# Ergo or Baby Trekker?



## brookerenee

I need to buy a new baby carrier. My daughter is 11 months and is getting really heavy! She doesn't like to be put down, ever. And the dishes and laundry keep piling up higher and higher!









I've been looking for a carrier that can go on the back or front. I've pretty much narrowed it down to either an Ergo or a Baby Trekker. I like that the Baby Trekker has more carrying options, but it doesn't have as many reviews. I've been able to find tons of great reviews on the Ergo, however.
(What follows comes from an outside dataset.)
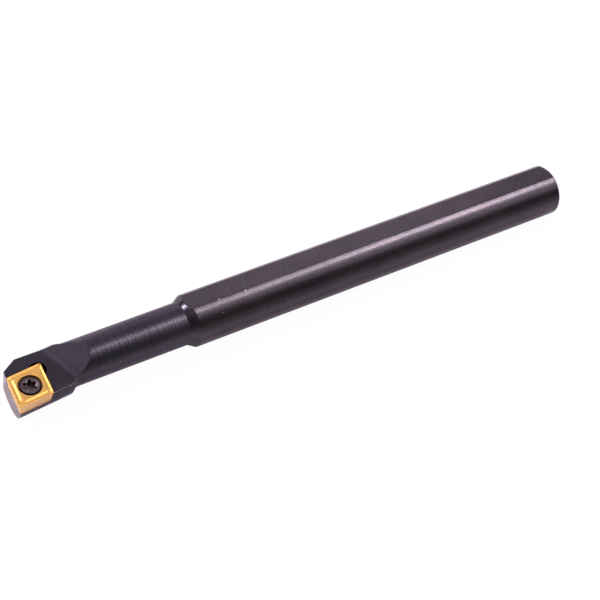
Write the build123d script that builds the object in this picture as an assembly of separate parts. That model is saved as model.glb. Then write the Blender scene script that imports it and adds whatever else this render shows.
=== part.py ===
from build123d import *
from math import cos, radians, sin, tan
import os

# Right-hand boring bar for a lathe: a turned steel bar, a clamped carbide insert and its screw.
# Millimetres. The origin is the centre of the shank's end face. The bar lies along X with its
# nose at -X, -Y is the side that cuts and +Z is the side that the insert and the top flat face.

# --- bar, measured back from the nose --------------------------------------------------------
overall_length = 114.3
shank_diameter = 9.525
across_flats = 8.64
shank_end_chamfer = 0.5
nose_to_shank = 34.65
shank_shoulder_length = 1.5
neck_diameter = 7.74

# --- head: a taper turned off the bar's axis, towards the cutting side -----------------------
head_length = 10.4
head_shoulder_length = 1.05
head_back_step = 0.55
head_flare = 0.44
head_front_offset = 0.75
head_front_drop = 0.10
head_back_offset = 0.36
head_back_drop = 0.03
head_shoulder_rounding = 1.2
neck_root_rounding = 1.2
front_face_setback = 0.13
front_face_relief = 2.4
corner_chamfer_point = (2.24, 2.79, 1.95)
corner_chamfer_normal = (-0.52, 0.82, 0.23)
corner_rounding = 0.6

# --- insert: 80 degree rhombus ---------------------------------------------------------------
insert_circle = 6.35
insert_angle = 80.0
insert_thickness = 2.38
insert_relief = 7.0
insert_nose_radius = 0.4
insert_bore = 2.8
insert_seat_mouth = 3.7
insert_mouth = 4.16
insert_mouth_depth = 0.4
groove_land = 0.10
groove_depth = 0.14
groove_outer_slope = 65.0
groove_inner_slope = 72.0
groove_width = 0.85

# --- seat of the insert in the head ----------------------------------------------------------
nose_offset = 5.98
nose_height = 0.56
seat_tilt = 12.25
edge_relief = 5.0
seat_gap = 0.05
corner_relief_radius = 1.6
corner_relief_reach = 0.35
gullet_drop = 0.5
gullet_rounding = 3.0
ramp_start = 8.09
ramp_climb = 32.2
ramp_skew = 36.3

# --- clamp screw -----------------------------------------------------------------------------
screw_diameter = 2.5
screw_length = 6.0
screw_head_diameter = 3.6
screw_head_sink = 0.10
screw_cone_half_angle = 30.0
screw_tip_chamfer = 0.25
screw_clearance = 0.02
thread_clearance = 0.03
socket_diameter = 2.4
socket_waist = 1.74
socket_depth = 1.05
socket_lobe_rounding = 0.10
socket_mouth_diameter = 2.64
socket_mouth_depth = 0.35
socket_turn = 10.0

# --- worked out from the above ---------------------------------------------------------------
nose_x = -overall_length
nose = Vector(nose_x, -nose_offset, nose_height)
shank_radius = shank_diameter / 2
neck_radius = neck_diameter / 2
head_back_radius = neck_radius + head_back_step
head_front_radius = head_back_radius + head_flare
insert_edge = insert_circle / sin(radians(insert_angle))
BLOCK = 6 * shank_diameter


def from_nose(x, y, z):
    """Point given by its distance back from the nose."""
    return Vector(nose_x + x, y, z)


def cross_section(x, radius, offset=0, drop=0):
    """Round section across the bar, off its axis by offset towards the cutting side."""
    plane = Plane(origin=from_nose(x, -offset, -drop), x_dir=(0, 1, 0), z_dir=(1, 0, 0))
    return plane * Circle(radius)


def half_space(plane):
    """Block that fills the plane's positive side near the head."""
    return extrude(plane * Rectangle(BLOCK, BLOCK), BLOCK)


def seat_plane():
    """Insert's top face: origin at its sharp nose, X along the side edge, Z up the screw."""
    tilt = radians(seat_tilt)
    yaw = radians(edge_relief)
    side = (cos(yaw), sin(yaw) * cos(tilt), sin(yaw) * sin(tilt))
    normal = (0, -sin(tilt), cos(tilt))
    return Plane(origin=nose, x_dir=side, z_dir=normal)


def rhombus(front=0, side=0, back=0):
    """Insert outline, grown past its front and side edges and past its two seated edges."""
    lean = radians(insert_angle)
    slant = tan(lean)
    low = -side
    high = insert_circle + back
    push_front = front / sin(lean)
    push_back = back / sin(lean)
    corners = [
        (low / slant - push_front, low),
        (low / slant + insert_edge + push_back, low),
        (high / slant + insert_edge + push_back, high),
        (high / slant - push_front, high),
    ]
    return Polygon(*corners, align=None)


def insert_centre():
    """Centre of the rhombus in the seat plane, where the screw goes."""
    lean = radians(insert_angle)
    return (insert_edge * (1 + cos(lean)) / 2, insert_edge * sin(lean) / 2)


# --- bar body --------------------------------------------------------------------------------
def turned_bar():
    """Shank, shoulder and neck, turned about the bar's axis."""
    back = -shank_end_chamfer
    shank_x = nose_x + nose_to_shank
    neck_x = shank_x - shank_shoulder_length
    front = nose_x + head_length
    profile = Polyline(
        (front, 0),
        (front, neck_radius),
        (neck_x, neck_radius),
        (shank_x, shank_radius),
        (back, shank_radius),
        (0, shank_radius - shank_end_chamfer),
        (0, 0),
        close=True,
    )
    bar = revolve(make_face(profile), axis=Axis.X)
    flat_length = nose_to_shank - head_length - 2 * shank_shoulder_length
    start = shank_x - shank_shoulder_length - flat_length / 2
    span = -start
    for side in (1, -1):
        flat = Box(span, shank_diameter, shank_diameter)
        height = side * (across_flats + shank_diameter) / 2
        bar -= Pos(start + span / 2, 0, height) * flat
    return bar


def turned_head():
    """Tapered head off the bar's axis, with the shoulder that runs down to the neck."""
    back = cross_section(head_length, head_back_radius, head_back_offset, head_back_drop)
    front = cross_section(0, head_front_radius, head_front_offset, head_front_drop)
    end = cross_section(head_length + head_shoulder_length, neck_radius)
    head = loft([front, back], ruled=True) + loft([back, end], ruled=True)
    on_rim = from_nose(head_length, head_back_radius - head_back_offset, -head_back_drop)
    rim = head.edges().filter_by(GeomType.CIRCLE).sort_by_distance(on_rim)[0]
    return fillet(rim, head_shoulder_rounding)


def rounded_root(bar):
    """Rounds the corner where the head's shoulder runs out on the neck."""
    on_root = from_nose(head_length + head_shoulder_length, 0, neck_radius)
    root = bar.edges().sort_by_distance(on_root)[0]
    return fillet(root, neck_root_rounding)


def gullet():
    """Chip space: above a floor along the insert's top, and ahead of a skewed ramp."""
    seat = seat_plane()
    normal = seat.z_dir
    floor = Plane(origin=nose - normal * gullet_drop, x_dir=seat.x_dir, z_dir=normal)
    ramp_normal = (-1, -tan(radians(ramp_skew)), 1 / tan(radians(ramp_climb)))
    ramp_point = from_nose(ramp_start, 0, 0)
    ramp = Plane(origin=ramp_point, z_dir=ramp_normal)
    space = half_space(floor) & half_space(ramp)
    height = (floor.origin.Y * normal.Y + floor.origin.Z * normal.Z) / normal.Z
    crease_x = ramp_start + height / tan(radians(ramp_climb))
    crease = space.edges().sort_by_distance(from_nose(crease_x, 0, height))[0]
    return fillet(crease, gullet_rounding)


def pocket():
    """Seat of the insert, open to the front and the cutting side, with its corner relief."""
    seat = seat_plane()
    open_side = insert_circle / 2
    outline = rhombus(front=open_side, side=open_side, back=seat_gap)
    space = extrude(outline, insert_thickness, dir=(0, 0, -1), taper=insert_relief)
    lean = radians(insert_angle)
    reach = corner_relief_reach - corner_relief_radius
    centre_x = insert_edge * (1 + cos(lean)) + reach * cos(lean / 2)
    centre_y = insert_edge * sin(lean) + reach * sin(lean / 2)
    relief = Pos(centre_x, centre_y) * Circle(corner_relief_radius)
    relief = extrude(relief, insert_thickness, dir=(0, 0, -1))
    return seat * (space + relief)


def screw_hole():
    """Hole for the clamp screw, from the seat down through the head."""
    radius = screw_diameter / 2 + thread_clearance
    hole = Pos(*insert_centre()) * Cylinder(radius, 4 * insert_thickness)
    return seat_plane() * (Pos(0, 0, -insert_thickness) * hole)


def front_face():
    """What is cut away ahead of the head, in line with the insert's front edge."""
    yaw = radians(edge_relief)
    relief = radians(front_face_relief)
    normal = (-cos(yaw) * cos(relief), sin(yaw) * cos(relief), -sin(relief))
    origin = nose + Vector(front_face_setback, 0, 0)
    return half_space(Plane(origin=origin, z_dir=normal))


def corner_chamfer():
    """What is cut off the head's front corner on the side away from the nose."""
    return half_space(Plane(origin=from_nose(*corner_chamfer_point), z_dir=corner_chamfer_normal))


def rounded_corner(bar):
    """Rounds the straight edge that the front face and the corner chamfer share."""
    straight = bar.edges().filter_by(GeomType.LINE)
    shared = straight.sort_by_distance(from_nose(*corner_chamfer_point))[0]
    return fillet(shared, corner_rounding)


def make_bar():
    bar = rounded_root(turned_bar() + turned_head())
    bar -= front_face()
    bar -= corner_chamfer()
    bar = rounded_corner(bar)
    bar -= gullet()
    bar -= pocket()
    bar -= screw_hole()
    return bar


# --- insert ----------------------------------------------------------------------------------
def chip_groove():
    """Moulded trough inside the edges, round a raised middle."""
    top = rhombus(front=-groove_land, side=-groove_land, back=-groove_land)
    trough = extrude(top, groove_depth, dir=(0, 0, -1), taper=groove_outer_slope)
    inset = groove_land + groove_width
    middle = rhombus(front=-inset, side=-inset, back=-inset)
    island = extrude(middle, groove_depth, dir=(0, 0, -1), taper=-groove_inner_slope)
    return trough - island


def screw_seat():
    """Bore with the cone that the screw's head pulls down on, open to a wider mouth."""
    bore = insert_bore / 2
    seat_top = insert_seat_mouth / 2
    seat_drop = (seat_top - bore) / tan(radians(screw_cone_half_angle))
    below = -insert_thickness - insert_nose_radius
    above = insert_nose_radius
    profile = Polyline(
        (0, above),
        (insert_mouth / 2, above),
        (insert_mouth / 2, 0),
        (seat_top, -insert_mouth_depth),
        (bore, -insert_mouth_depth - seat_drop),
        (bore, below),
        (0, below),
        close=True,
    )
    return revolve(Plane.XZ * make_face(profile), axis=Axis.Z)


def make_insert():
    outline = rhombus()
    outline = fillet(outline.vertices(), insert_nose_radius)
    blank = extrude(outline, insert_thickness, dir=(0, 0, -1), taper=insert_relief)
    insert = blank - chip_groove() - Pos(*insert_centre()) * screw_seat()
    return seat_plane() * insert


# --- clamp screw -----------------------------------------------------------------------------
def lobed_socket():
    """Six-lobed key recess."""
    outer = socket_diameter / 2
    waist = socket_waist / 2
    bite = outer * 0.27
    star = Circle(outer)
    for step in range(6):
        turn = socket_turn + 30 + 60 * step
        star -= Rot(0, 0, turn) * Pos(waist + bite, 0) * Circle(bite)
    star = fillet(star.vertices(), socket_lobe_rounding)
    recess = extrude(star, socket_depth, dir=(0, 0, -1))
    mouth = Cone(0, socket_mouth_diameter / 2, socket_mouth_depth)
    return recess + Pos(0, 0, -socket_mouth_depth / 2) * mouth


def make_screw():
    """Turned screw: rim, cone on the insert's seat, and stem into the head."""
    slope = tan(radians(screw_cone_half_angle))
    slack = screw_clearance / cos(radians(screw_cone_half_angle))
    head = screw_head_diameter / 2
    stem = screw_diameter / 2
    seat_top = insert_seat_mouth / 2 - slack
    rim_low = -insert_mouth_depth - (seat_top - head) / slope
    cone_low = -insert_mouth_depth - (seat_top - stem) / slope
    top = -screw_head_sink
    tip = top - screw_length
    profile = Polyline(
        (0, top),
        (head, top),
        (head, rim_low),
        (stem, cone_low),
        (stem, tip + screw_tip_chamfer),
        (stem - screw_tip_chamfer, tip),
        (0, tip),
        close=True,
    )
    screw = revolve(Plane.XZ * make_face(profile), axis=Axis.Z)
    screw -= Pos(0, 0, top) * lobed_socket()
    return seat_plane() * (Pos(*insert_centre()) * screw)


os.makedirs("parts", exist_ok=True)
export_step(make_bar(), "parts/bar_body.step")
export_step(make_insert(), "parts/cutting_insert.step")
export_step(make_screw(), "parts/clamp_screw.step")
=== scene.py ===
import bmesh
import bpy
from math import atan2, cos, radians, sin, tan
from mathutils import Matrix, Vector


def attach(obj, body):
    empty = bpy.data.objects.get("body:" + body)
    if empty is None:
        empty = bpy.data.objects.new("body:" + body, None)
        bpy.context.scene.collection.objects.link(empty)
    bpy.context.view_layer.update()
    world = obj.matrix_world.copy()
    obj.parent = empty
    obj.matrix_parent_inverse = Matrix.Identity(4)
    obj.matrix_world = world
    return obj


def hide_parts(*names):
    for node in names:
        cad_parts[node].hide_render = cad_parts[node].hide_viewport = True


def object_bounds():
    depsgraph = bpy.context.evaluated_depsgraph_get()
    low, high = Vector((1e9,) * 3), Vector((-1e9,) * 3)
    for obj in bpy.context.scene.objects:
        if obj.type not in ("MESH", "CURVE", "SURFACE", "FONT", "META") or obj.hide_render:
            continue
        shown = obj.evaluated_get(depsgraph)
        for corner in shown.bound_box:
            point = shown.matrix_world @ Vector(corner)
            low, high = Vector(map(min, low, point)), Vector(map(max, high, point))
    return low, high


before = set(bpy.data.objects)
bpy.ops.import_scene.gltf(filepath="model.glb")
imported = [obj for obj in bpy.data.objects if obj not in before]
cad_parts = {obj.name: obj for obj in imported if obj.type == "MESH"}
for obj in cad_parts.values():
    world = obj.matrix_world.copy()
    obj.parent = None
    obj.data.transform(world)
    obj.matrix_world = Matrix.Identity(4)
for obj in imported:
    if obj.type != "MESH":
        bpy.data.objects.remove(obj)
cad_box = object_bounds()


# ---------------------------------------------------------------------------------------------
# Bar body
# One piece of tool steel, turned on a lathe, then milled for the flats, the chip gullet and the
# insert's pocket, and blackened. The shank is ground smooth and the neck keeps its turning marks.
# ---------------------------------------------------------------------------------------------
BODY_CREASE = radians(18)
MERGE_WITHIN = 2e-6

# Where the zones of the finish meet along the bar, in metres from the shank's end.
HEAD_END = -0.1026
HEAD_BLEND = 0.0008
CONE_FRONT = -0.0812
CONE_BLEND = 0.0002
SHANK_FRONT = -0.0797
SHANK_BLEND = 0.0012

# Planes as a point and a normal: the ground front face, and the scratch over the top flat.
FRONT_FACE = ((-0.11417, -0.00598, 0.00056), (-0.9953, 0.0871, -0.0419))
FRONT_FACE_DEPTH = 0.00003
SCRATCH = ((-0.06777, 0.00189, 0.00432), (0.9296, -0.3686, 0.0))
SCRATCH_HALF_WIDTH = 0.00003
SCRATCH_LOWEST = 0.0039

# Nicks where the shank begins, as a point and a radius.
NICKS = (((-0.07464, -0.00197, 0.00432), 0.00010), ((-0.07484, -0.00386, 0.00280), 0.00010),
         ((-0.07173, -0.00012, 0.00432), 0.00005), ((-0.07197, -0.00153, 0.00432), 0.00005),
         ((-0.06934, -0.00212, 0.00430), 0.00009))

HEAD_TONES = ((0.047, 0.039, 0.054), (0.060, 0.050, 0.068))
SHANK_TONES = ((0.055, 0.045, 0.055), (0.065, 0.051, 0.062))
FRONT_FACE_TONE = (0.260, 0.205, 0.235, 1)
# Lighter steel for the head's near edges, partly wear and partly painted highlight.
WEAR_AND_GLINT_TONE = (0.21, 0.18, 0.21, 1)
SCRATCH_TONE = (0.115, 0.105, 0.115, 1)
NICK_TONE = (0.5, 0.48, 0.5, 1)
STEEL_TINT = (0.90, 0.80, 0.90, 1)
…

My DD is on the small side (19 pounds 27 inches) but she is very strong. She will try and arch out of the sling. I'm worried that she'll arch right out of the Ergo, since it looks like it doesn't come up very high on the back. The Trekker looks a little more secure.

Any experiences, positive or negative with either of these?

Any suggestions for other carriers? (Yes, I looked at the Sutemi. I just don't think I could go out with my bbs looking like that. I have a large chest and it gets stared at enough as it is.) I looked at the Kozy, too. But I want a new carrier now. Impatience at its finest.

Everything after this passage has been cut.